- THE TASK:
Among the lines below, how many carry the string "picture"? Reply with a number and nothing else.

<<<<

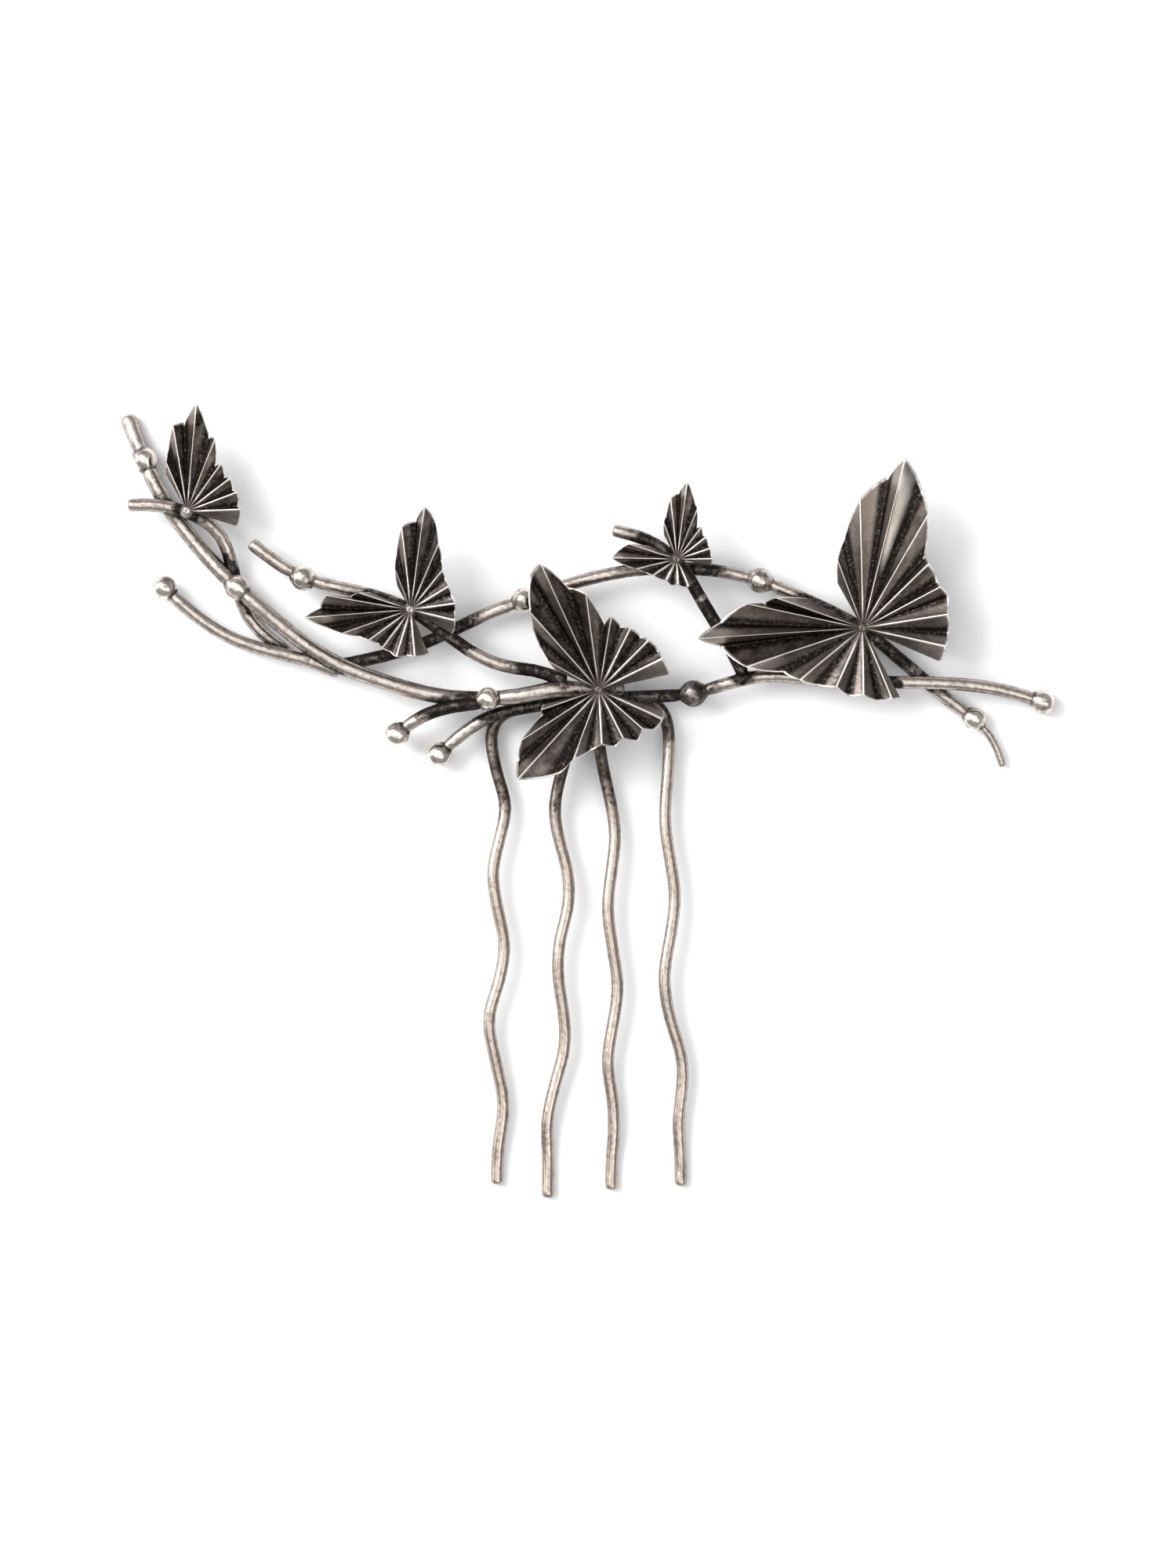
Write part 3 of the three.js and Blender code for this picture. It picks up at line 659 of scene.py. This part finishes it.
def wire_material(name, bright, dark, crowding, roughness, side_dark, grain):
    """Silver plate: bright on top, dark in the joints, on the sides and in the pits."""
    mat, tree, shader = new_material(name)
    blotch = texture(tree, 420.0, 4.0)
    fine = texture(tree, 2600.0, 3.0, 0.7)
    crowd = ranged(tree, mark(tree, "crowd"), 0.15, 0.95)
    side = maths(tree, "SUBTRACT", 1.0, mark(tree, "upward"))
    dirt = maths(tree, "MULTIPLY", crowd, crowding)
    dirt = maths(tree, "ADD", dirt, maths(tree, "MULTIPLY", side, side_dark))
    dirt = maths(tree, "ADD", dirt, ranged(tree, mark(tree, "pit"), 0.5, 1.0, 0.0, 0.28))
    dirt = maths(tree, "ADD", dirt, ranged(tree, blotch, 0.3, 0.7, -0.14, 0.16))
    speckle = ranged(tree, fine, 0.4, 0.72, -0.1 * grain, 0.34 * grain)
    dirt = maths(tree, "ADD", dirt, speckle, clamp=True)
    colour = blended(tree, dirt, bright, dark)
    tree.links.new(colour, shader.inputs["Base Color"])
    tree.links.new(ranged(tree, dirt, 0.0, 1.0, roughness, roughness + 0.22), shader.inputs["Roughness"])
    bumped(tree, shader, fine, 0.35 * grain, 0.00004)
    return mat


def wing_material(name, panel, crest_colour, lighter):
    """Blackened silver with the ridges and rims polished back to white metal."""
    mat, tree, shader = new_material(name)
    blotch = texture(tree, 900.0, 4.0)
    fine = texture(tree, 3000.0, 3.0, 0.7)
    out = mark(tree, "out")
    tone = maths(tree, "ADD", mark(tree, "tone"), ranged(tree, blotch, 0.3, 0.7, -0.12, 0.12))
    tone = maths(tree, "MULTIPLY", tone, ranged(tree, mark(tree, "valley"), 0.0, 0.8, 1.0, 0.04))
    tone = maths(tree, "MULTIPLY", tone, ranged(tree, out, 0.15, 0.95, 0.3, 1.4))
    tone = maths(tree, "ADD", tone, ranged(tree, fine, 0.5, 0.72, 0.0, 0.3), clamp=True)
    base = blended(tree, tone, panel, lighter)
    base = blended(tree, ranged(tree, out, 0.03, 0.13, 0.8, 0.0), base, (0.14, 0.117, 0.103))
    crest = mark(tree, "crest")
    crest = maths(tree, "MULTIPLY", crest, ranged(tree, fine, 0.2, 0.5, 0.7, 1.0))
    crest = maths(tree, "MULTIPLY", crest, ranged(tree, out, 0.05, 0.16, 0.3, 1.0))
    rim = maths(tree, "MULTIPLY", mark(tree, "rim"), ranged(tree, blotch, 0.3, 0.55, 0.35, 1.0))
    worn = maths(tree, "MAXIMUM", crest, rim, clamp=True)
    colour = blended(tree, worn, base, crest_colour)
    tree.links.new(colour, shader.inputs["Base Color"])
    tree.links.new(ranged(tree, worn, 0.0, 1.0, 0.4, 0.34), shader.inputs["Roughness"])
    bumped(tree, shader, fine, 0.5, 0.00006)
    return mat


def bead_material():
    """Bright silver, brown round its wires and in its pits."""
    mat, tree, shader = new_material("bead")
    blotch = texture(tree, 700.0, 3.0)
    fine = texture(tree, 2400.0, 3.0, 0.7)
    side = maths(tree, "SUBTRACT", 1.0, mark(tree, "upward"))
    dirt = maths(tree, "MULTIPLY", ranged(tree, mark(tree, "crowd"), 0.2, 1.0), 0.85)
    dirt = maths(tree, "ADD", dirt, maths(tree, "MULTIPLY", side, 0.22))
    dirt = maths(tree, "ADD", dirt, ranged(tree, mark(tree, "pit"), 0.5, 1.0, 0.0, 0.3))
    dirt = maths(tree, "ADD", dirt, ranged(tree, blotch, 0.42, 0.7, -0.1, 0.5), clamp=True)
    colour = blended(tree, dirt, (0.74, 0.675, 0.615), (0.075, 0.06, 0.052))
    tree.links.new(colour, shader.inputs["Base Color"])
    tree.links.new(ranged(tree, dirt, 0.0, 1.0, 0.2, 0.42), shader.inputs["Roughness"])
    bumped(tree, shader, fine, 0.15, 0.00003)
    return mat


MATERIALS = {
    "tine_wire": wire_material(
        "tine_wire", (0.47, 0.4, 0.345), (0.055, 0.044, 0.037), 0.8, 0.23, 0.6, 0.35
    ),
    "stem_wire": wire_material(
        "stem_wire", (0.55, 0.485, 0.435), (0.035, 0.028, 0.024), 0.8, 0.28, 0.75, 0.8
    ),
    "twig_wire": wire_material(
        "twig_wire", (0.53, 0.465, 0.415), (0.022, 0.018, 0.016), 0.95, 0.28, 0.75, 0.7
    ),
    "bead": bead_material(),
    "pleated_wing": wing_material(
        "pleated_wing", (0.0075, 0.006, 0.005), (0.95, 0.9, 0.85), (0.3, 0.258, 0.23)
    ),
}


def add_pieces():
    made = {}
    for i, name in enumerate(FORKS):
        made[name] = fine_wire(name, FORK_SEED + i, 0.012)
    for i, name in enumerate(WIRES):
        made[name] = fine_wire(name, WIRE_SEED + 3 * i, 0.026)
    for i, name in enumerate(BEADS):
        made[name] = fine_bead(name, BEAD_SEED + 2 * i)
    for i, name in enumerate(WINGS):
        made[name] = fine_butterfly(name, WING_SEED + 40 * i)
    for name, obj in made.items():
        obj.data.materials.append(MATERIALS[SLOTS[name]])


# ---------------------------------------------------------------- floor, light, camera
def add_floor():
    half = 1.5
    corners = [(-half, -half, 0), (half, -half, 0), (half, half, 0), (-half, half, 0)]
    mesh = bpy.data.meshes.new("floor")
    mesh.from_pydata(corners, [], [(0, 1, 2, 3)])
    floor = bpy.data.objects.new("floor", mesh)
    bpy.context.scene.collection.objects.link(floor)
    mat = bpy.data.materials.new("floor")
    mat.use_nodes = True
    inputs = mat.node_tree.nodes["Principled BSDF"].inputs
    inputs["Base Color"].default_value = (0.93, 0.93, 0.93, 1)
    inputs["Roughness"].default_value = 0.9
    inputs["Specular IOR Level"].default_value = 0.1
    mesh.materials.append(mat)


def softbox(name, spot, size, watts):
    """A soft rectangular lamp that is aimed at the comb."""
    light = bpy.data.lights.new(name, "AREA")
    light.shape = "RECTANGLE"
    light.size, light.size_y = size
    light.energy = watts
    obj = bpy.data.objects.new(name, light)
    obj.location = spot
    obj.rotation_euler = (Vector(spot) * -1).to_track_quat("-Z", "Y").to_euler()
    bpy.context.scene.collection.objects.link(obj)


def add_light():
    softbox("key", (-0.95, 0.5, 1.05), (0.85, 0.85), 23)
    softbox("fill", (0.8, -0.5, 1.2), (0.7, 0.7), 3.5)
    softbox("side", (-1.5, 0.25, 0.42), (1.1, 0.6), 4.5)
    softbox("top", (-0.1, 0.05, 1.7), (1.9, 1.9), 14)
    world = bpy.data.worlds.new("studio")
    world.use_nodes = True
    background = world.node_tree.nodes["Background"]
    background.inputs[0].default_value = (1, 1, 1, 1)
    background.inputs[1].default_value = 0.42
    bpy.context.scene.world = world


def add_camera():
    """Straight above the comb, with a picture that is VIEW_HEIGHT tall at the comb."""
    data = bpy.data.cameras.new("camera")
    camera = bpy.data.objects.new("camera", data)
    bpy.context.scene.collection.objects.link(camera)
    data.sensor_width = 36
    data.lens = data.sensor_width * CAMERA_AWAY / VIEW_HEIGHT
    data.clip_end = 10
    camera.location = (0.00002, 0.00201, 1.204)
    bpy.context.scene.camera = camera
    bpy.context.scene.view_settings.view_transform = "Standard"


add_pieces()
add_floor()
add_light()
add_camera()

>>>>

- RESULT FOR THIS EXERCISE:
2